Pengalaman aksi protes selama masa Orde Ba(r)u memang memberikan banyak contoh keberanian kaum buruh. Sayangnya, keberanian saja tidak cukup.

Keberanian perlu dilengkapi dengan ketangguhan. Juga, dengan strategi yang mumpuni. Dari mana bisa kita pelajari hal-hal ini?

Pemogokan Delanggu

Di tanggal 19 Mei 1948, sejumlah buruh pabrik dan petani kapas di daerah Delanggu (dekat Solo) berhenti bekerja dan mulai melakukan mogok.
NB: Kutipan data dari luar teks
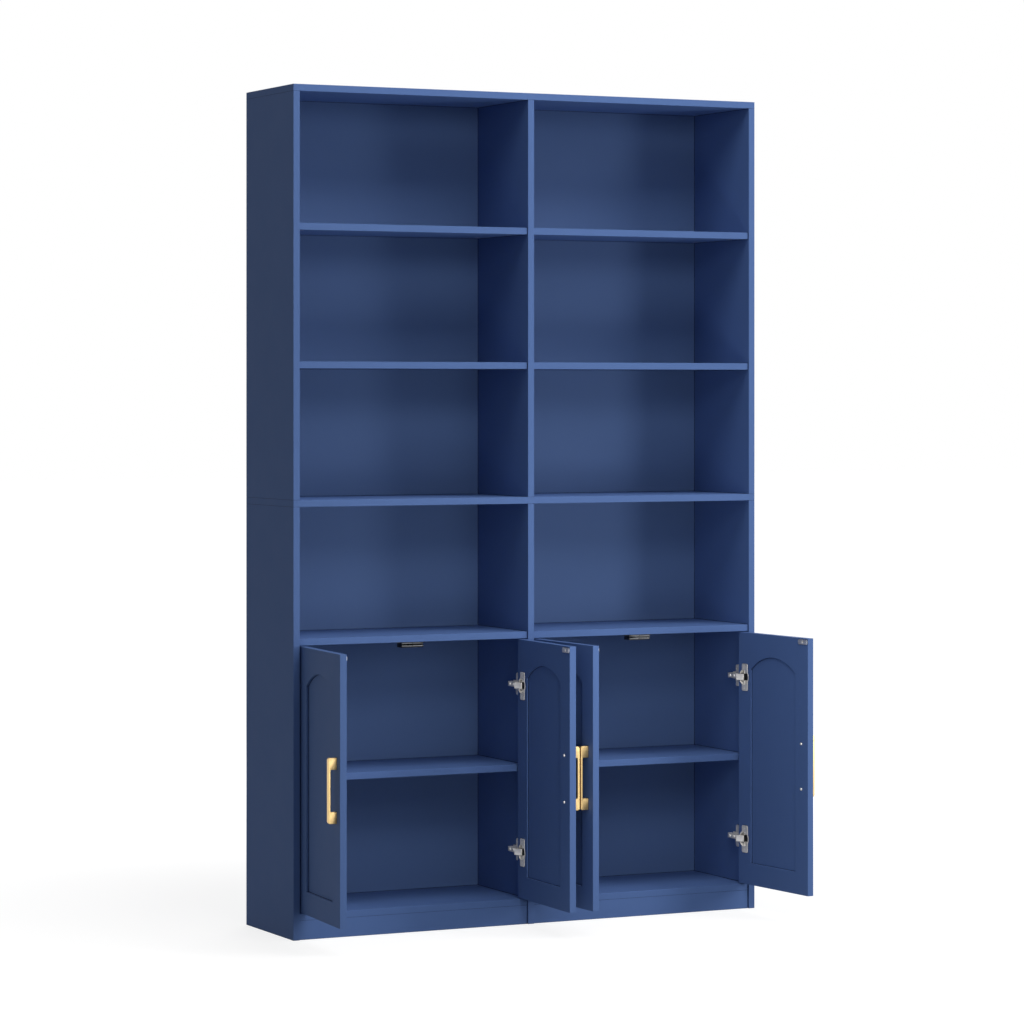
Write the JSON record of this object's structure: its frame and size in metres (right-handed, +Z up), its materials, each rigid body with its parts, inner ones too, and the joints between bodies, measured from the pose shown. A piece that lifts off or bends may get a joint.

Mereka menuntut pembayaran upah (yang selama ini tertunda) dan juga, pembagian bahan pakaian. Maklum, saat itu masih zaman perang sehingga bahan pakaian sangat sulit diperoleh.

Aksi mereka kemudian diikuti oleh banyak buruh tani di daerah sekitar. Tuntutan mereka juga sama. Pemerintah cukup kaget mendengar aksi mogok para buruh ini. Mereka tidak menyangka para buruh bisa dan mampu melakukan pemogokan. Upaya mediasi oleh pemerintah baru dimulai 1 Juni 1948.

Jadi, selama 12 hari lamanya buruh melakukan mogok. Hampir dua minggu penuh. Bisa jadi, ini adalah pemogokan terlama yang pernah ada dalam sejarah buruh. Kiranya juga, tidak ada pemogokan buruh di Asia yang bisa bertahan lebih lama dari itu. Hingga hari ini pun.

Satu kunci utama dari pemogokan Delanggu adalah derasnya dukungan dari seluruh gerakan buruh. Berbagai serikat buruh, dari berbagai lapangan industri, mendukung pemogokan buruh Delanggu.

Di sana-sini terkumpul bantuan dan dana solidaritas bagi buruh Delanggu. Misalnya, Serikat Buruh Kereta Api (SBKA) mengirimkan 9 ton beras bagi buruh Delanggu. SBKA juga mengumpulkan sumbangan dana solidaritas, yang jumlahnya tidak kecil.

Jika strategi adalah otak pemogokan buruh, maka solidaritas adalah otot persatuan yang mengikatnya.

*) Penulis adalah pemerhati perburuhan.